Reconstructing past tidal currents: A numerical approach to the paleotides of northern Patagonia

Abstract

This study presents a two-dimensional, depth-averaged hydrodynamic model designed to simulate paleotidal conditions in the northern Patagonian coastal region around 11.5 radiocarbon thousand years before present (11.5 ¹⁴C kyr BP), which corresponds approximately to 13 calibrated thousand years before present (cal kyr BP), representing a scenario prior to the flooding of San Matías Gulf. To reconstruct paleo-bathymetry, the mean sea level was lowered by 50 m relative to present conditions and the tidal-generating potential was maintained. The model is forced by present-day M₂ tidal constituent—the dominant component in the area—applied at the open boundaries.

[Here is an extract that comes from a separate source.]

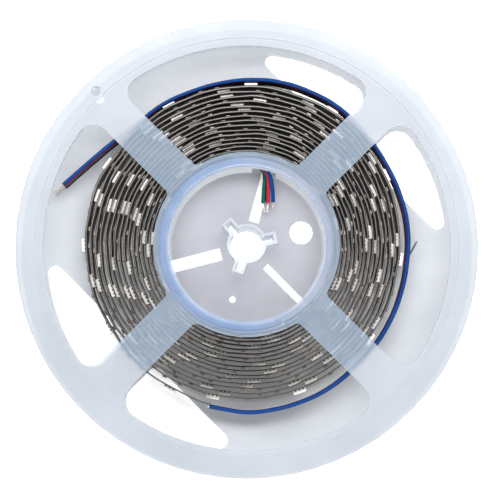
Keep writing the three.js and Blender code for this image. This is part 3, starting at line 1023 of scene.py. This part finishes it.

Results reveal that tidal currents during the late Holocene were considerably more intense than today, particularly in the central sector of the San Matías Gulf outlet. The simulated flow directions align with the orientation of the ancient coastline, and a convergence/divergence zone identified near 41.5°S, 61.5°W is interpreted as a coastal paleo-amphidromic point, where tidal wave rotation was restricted by shoreline geometry. The work also addresses a long-standing question regarding the origin of submerged gravel dunes at the southern entrance of the gulf. Simulation results indicate that present-day tidal currents are insufficient to mobilize such coarse sediment, suggesting that these features formed under different conditions—possibly during a transitional phase when the gulf was a dry basin being flooded by rising sea level. These findings provide new insight into the paleo-hydrodynamics of the region and contribute to the understanding of sedimentary processes linked to sea-level changes.